Source records
START

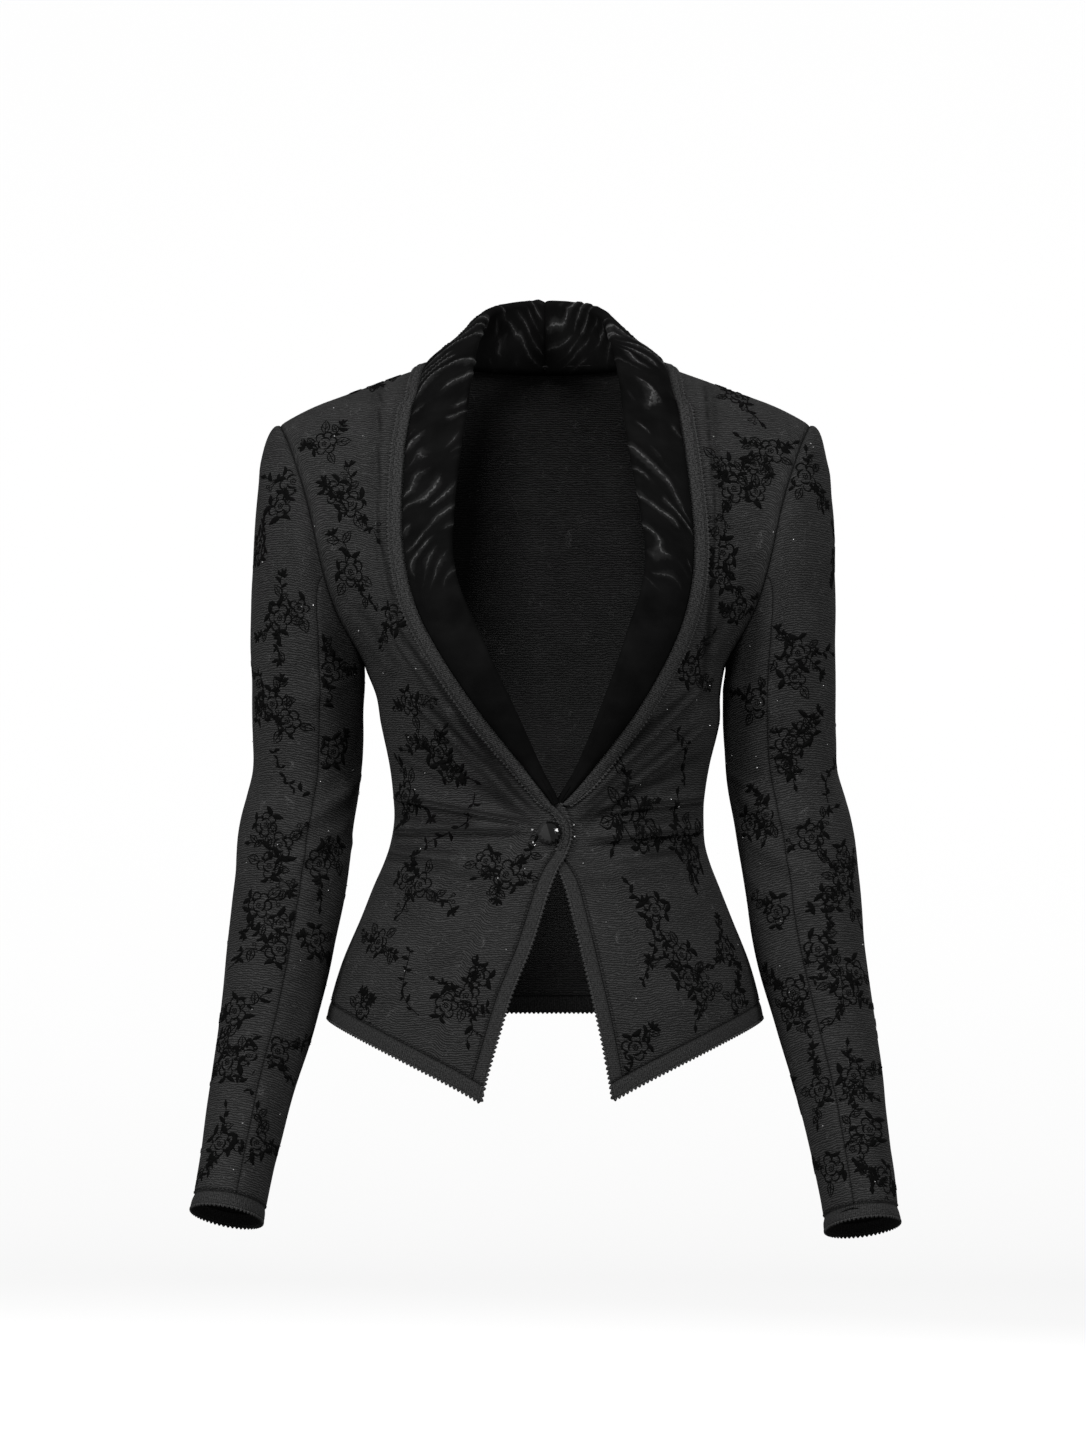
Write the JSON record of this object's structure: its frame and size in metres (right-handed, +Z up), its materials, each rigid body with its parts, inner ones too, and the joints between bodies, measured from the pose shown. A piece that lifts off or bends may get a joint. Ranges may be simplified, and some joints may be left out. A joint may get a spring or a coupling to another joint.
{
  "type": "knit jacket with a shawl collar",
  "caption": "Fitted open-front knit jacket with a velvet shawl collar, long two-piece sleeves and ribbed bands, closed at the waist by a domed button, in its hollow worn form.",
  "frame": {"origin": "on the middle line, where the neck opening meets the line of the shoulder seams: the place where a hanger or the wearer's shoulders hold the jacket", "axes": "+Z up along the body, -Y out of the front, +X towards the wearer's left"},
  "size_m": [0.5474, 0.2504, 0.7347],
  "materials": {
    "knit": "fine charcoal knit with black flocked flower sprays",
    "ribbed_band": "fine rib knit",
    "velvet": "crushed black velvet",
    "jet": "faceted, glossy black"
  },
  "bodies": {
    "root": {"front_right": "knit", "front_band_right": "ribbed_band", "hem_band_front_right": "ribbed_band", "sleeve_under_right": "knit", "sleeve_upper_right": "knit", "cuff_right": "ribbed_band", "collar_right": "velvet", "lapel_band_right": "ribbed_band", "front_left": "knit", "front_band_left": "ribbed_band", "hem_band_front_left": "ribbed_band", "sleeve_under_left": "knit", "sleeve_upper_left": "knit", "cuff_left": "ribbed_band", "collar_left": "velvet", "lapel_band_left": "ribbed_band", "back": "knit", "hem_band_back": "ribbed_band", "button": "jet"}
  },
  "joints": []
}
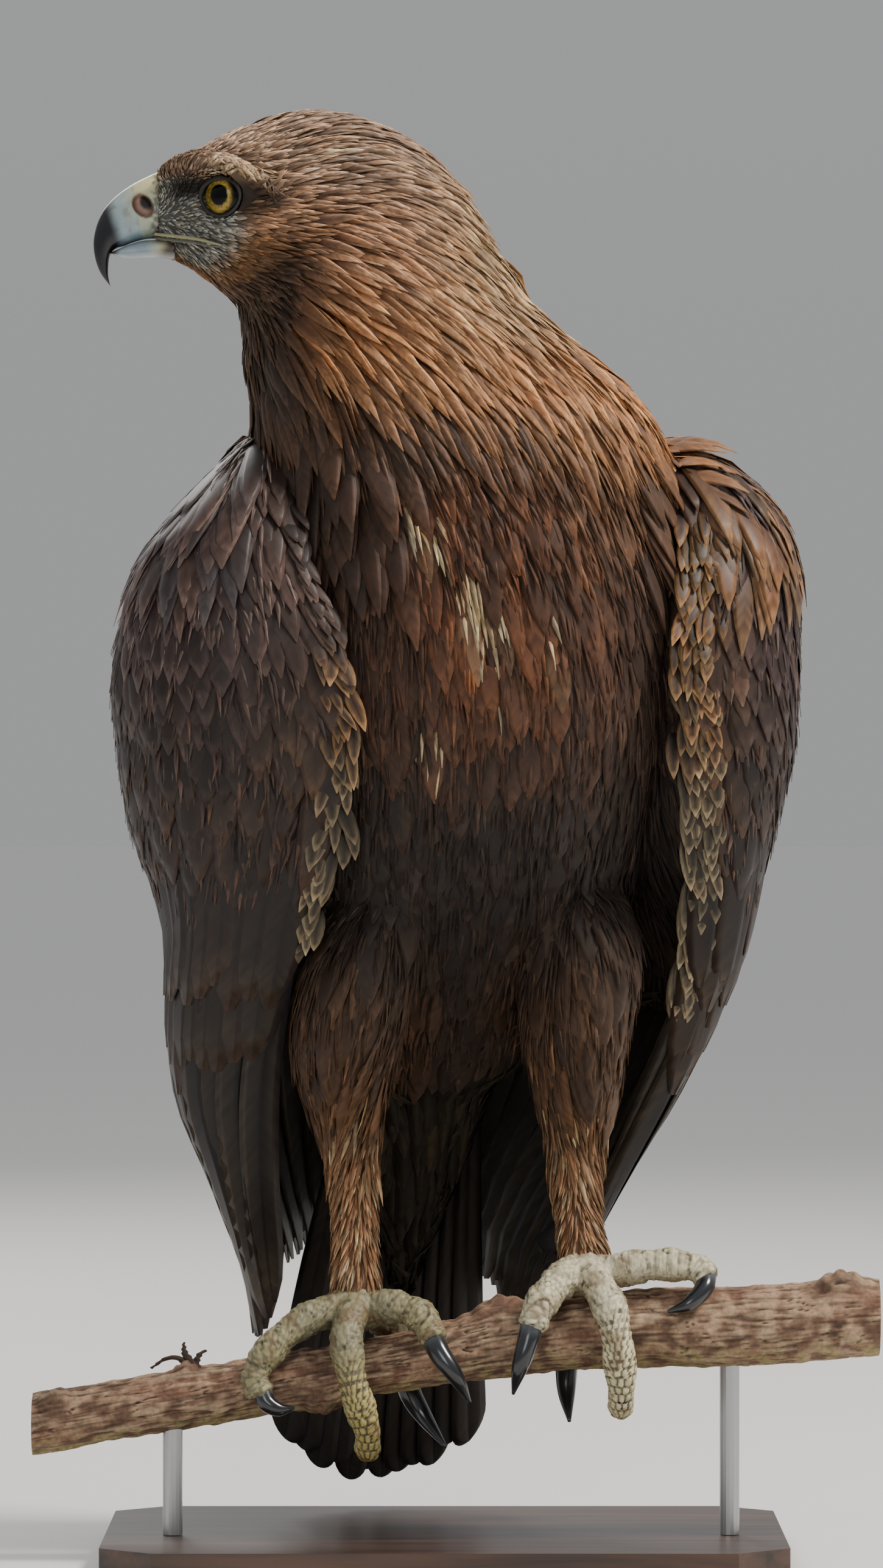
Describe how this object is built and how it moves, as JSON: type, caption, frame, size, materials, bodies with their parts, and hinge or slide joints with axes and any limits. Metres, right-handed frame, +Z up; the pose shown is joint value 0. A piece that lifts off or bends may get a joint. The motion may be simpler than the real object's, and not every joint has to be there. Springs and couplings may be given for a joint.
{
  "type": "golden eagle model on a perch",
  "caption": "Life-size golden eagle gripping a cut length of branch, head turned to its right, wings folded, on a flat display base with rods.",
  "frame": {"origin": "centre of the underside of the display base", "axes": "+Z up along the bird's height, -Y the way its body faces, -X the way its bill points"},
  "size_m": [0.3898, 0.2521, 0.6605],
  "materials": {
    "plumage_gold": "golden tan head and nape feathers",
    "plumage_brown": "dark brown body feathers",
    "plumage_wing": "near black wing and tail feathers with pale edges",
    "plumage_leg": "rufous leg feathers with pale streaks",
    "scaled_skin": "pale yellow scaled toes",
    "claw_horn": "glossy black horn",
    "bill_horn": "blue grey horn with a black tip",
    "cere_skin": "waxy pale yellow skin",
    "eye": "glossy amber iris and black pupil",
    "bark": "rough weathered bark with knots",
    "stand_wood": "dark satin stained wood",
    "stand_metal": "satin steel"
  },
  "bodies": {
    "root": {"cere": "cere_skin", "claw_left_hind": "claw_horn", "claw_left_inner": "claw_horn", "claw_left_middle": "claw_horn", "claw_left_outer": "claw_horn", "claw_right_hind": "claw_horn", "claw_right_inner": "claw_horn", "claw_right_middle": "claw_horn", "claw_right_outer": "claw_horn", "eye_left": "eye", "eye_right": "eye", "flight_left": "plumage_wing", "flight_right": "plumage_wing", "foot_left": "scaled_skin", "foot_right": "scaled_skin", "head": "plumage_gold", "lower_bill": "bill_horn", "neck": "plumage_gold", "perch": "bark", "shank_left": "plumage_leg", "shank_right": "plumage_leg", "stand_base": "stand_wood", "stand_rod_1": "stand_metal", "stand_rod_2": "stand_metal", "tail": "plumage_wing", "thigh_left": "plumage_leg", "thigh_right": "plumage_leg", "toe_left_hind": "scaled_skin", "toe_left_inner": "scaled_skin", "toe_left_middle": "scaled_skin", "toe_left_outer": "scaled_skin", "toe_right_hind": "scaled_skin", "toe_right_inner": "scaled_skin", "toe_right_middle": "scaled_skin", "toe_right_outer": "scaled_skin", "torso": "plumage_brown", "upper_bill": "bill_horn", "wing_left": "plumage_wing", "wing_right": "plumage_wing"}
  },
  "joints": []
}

END

WHAT TO DO:
Write out the full listing, keeping every line exactly as it is.

FULL ANSWER:
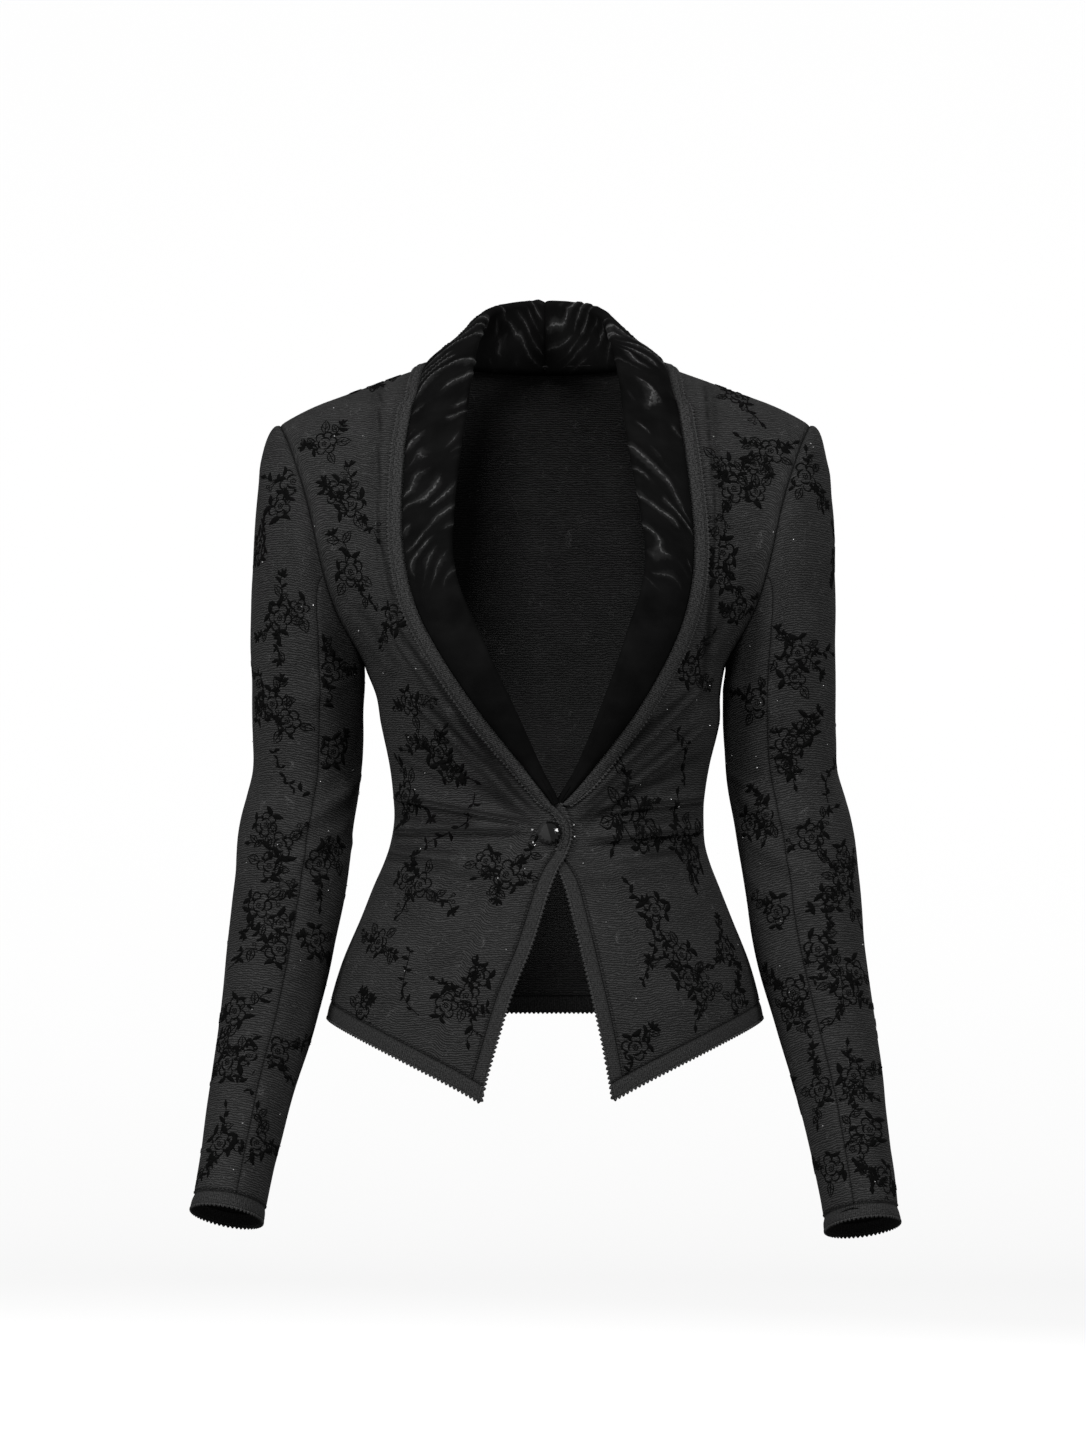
Write the JSON record of this object's structure: its frame and size in metres (right-handed, +Z up), its materials, each rigid body with its parts, inner ones too, and the joints between bodies, measured from the pose shown. A piece that lifts off or bends may get a joint. Ranges may be simplified, and some joints may be left out. A joint may get a spring or a coupling to another joint.
{
  "type": "knit jacket with a shawl collar",
  "caption": "Fitted open-front knit jacket with a velvet shawl collar, long two-piece sleeves and ribbed bands, closed at the waist by a domed button, in its hollow worn form.",
  "frame": {"origin": "on the middle line, where the neck opening meets the line of the shoulder seams: the place where a hanger or the wearer's shoulders hold the jacket", "axes": "+Z up along the body, -Y out of the front, +X towards the wearer's left"},
  "size_m": [0.5474, 0.2504, 0.7347],
  "materials": {
    "knit": "fine charcoal knit with black flocked flower sprays",
    "ribbed_band": "fine rib knit",
    "velvet": "crushed black velvet",
    "jet": "faceted, glossy black"
  },
  "bodies": {
    "root": {"front_right": "knit", "front_band_right": "ribbed_band", "hem_band_front_right": "ribbed_band", "sleeve_under_right": "knit", "sleeve_upper_right": "knit", "cuff_right": "ribbed_band", "collar_right": "velvet", "lapel_band_right": "ribbed_band", "front_left": "knit", "front_band_left": "ribbed_band", "hem_band_front_left": "ribbed_band", "sleeve_under_left": "knit", "sleeve_upper_left": "knit", "cuff_left": "ribbed_band", "collar_left": "velvet", "lapel_band_left": "ribbed_band", "back": "knit", "hem_band_back": "ribbed_band", "button": "jet"}
  },
  "joints": []
}
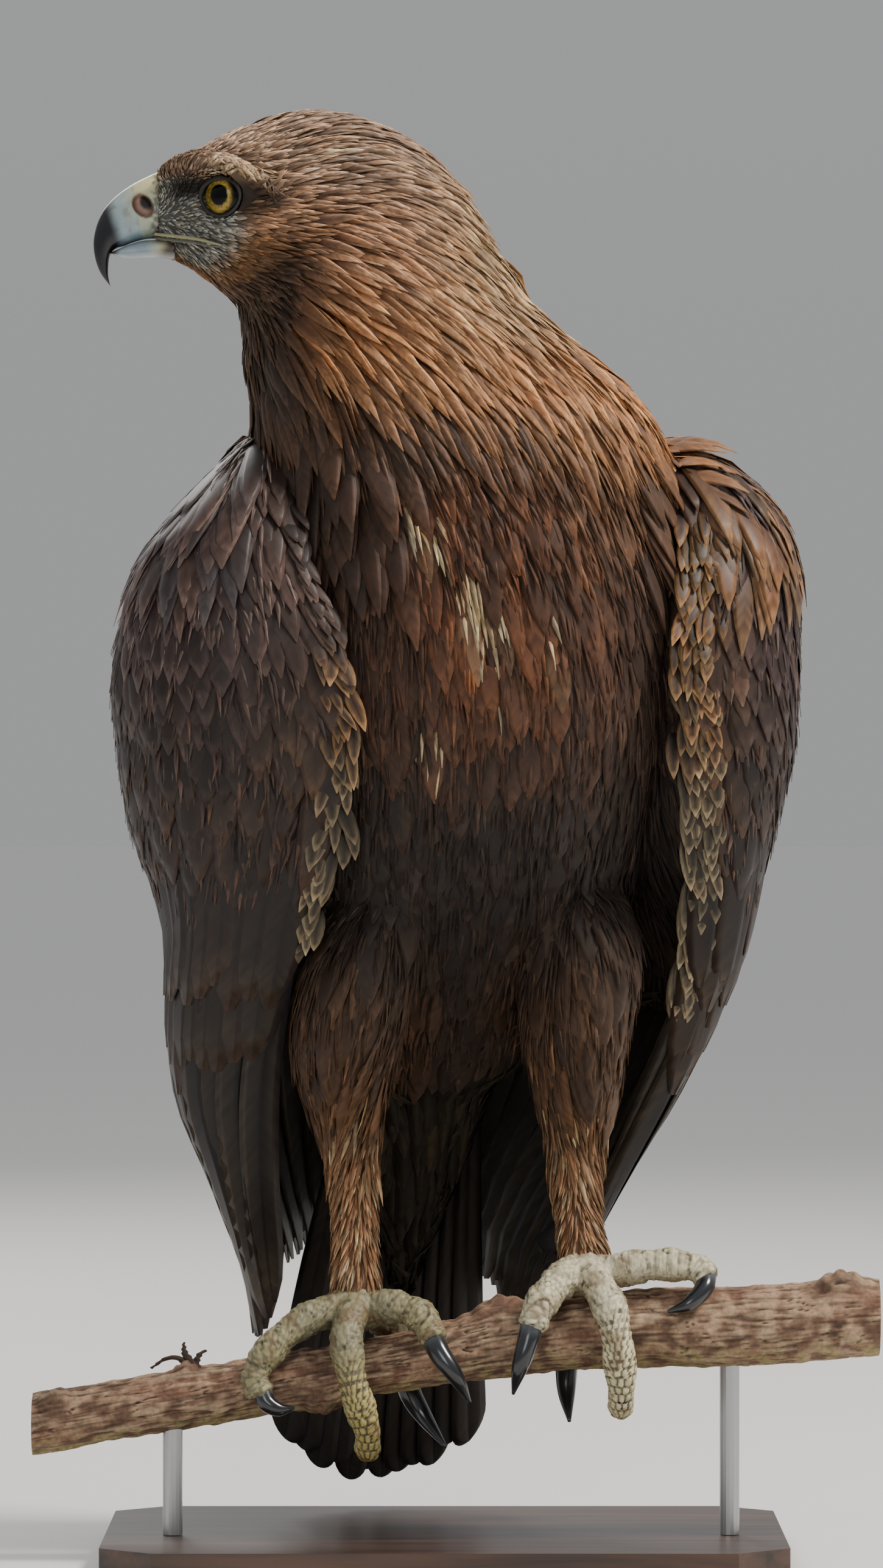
Describe how this object is built and how it moves, as JSON: type, caption, frame, size, materials, bodies with their parts, and hinge or slide joints with axes and any limits. Metres, right-handed frame, +Z up; the pose shown is joint value 0. A piece that lifts off or bends may get a joint. The motion may be simpler than the real object's, and not every joint has to be there. Springs and couplings may be given for a joint.
{
  "type": "golden eagle model on a perch",
  "caption": "Life-size golden eagle gripping a cut length of branch, head turned to its right, wings folded, on a flat display base with rods.",
  "frame": {"origin": "centre of the underside of the display base", "axes": "+Z up along the bird's height, -Y the way its body faces, -X the way its bill points"},
  "size_m": [0.3898, 0.2521, 0.6605],
  "materials": {
    "plumage_gold": "golden tan head and nape feathers",
    "plumage_brown": "dark brown body feathers",
    "plumage_wing": "near black wing and tail feathers with pale edges",
    "plumage_leg": "rufous leg feathers with pale streaks",
    "scaled_skin": "pale yellow scaled toes",
    "claw_horn": "glossy black horn",
    "bill_horn": "blue grey horn with a black tip",
    "cere_skin": "waxy pale yellow skin",
    "eye": "glossy amber iris and black pupil",
    "bark": "rough weathered bark with knots",
    "stand_wood": "dark satin stained wood",
    "stand_metal": "satin steel"
  },
  "bodies": {
    "root": {"cere": "cere_skin", "claw_left_hind": "claw_horn", "claw_left_inner": "claw_horn", "claw_left_middle": "claw_horn", "claw_left_outer": "claw_horn", "claw_right_hind": "claw_horn", "claw_right_inner": "claw_horn", "claw_right_middle": "claw_horn", "claw_right_outer": "claw_horn", "eye_left": "eye", "eye_right": "eye", "flight_left": "plumage_wing", "flight_right": "plumage_wing", "foot_left": "scaled_skin", "foot_right": "scaled_skin", "head": "plumage_gold", "lower_bill": "bill_horn", "neck": "plumage_gold", "perch": "bark", "shank_left": "plumage_leg", "shank_right": "plumage_leg", "stand_base": "stand_wood", "stand_rod_1": "stand_metal", "stand_rod_2": "stand_metal", "tail": "plumage_wing", "thigh_left": "plumage_leg", "thigh_right": "plumage_leg", "toe_left_hind": "scaled_skin", "toe_left_inner": "scaled_skin", "toe_left_middle": "scaled_skin", "toe_left_outer": "scaled_skin", "toe_right_hind": "scaled_skin", "toe_right_inner": "scaled_skin", "toe_right_middle": "scaled_skin", "toe_right_outer": "scaled_skin", "torso": "plumage_brown", "upper_bill": "bill_horn", "wing_left": "plumage_wing", "wing_right": "plumage_wing"}
  },
  "joints": []
}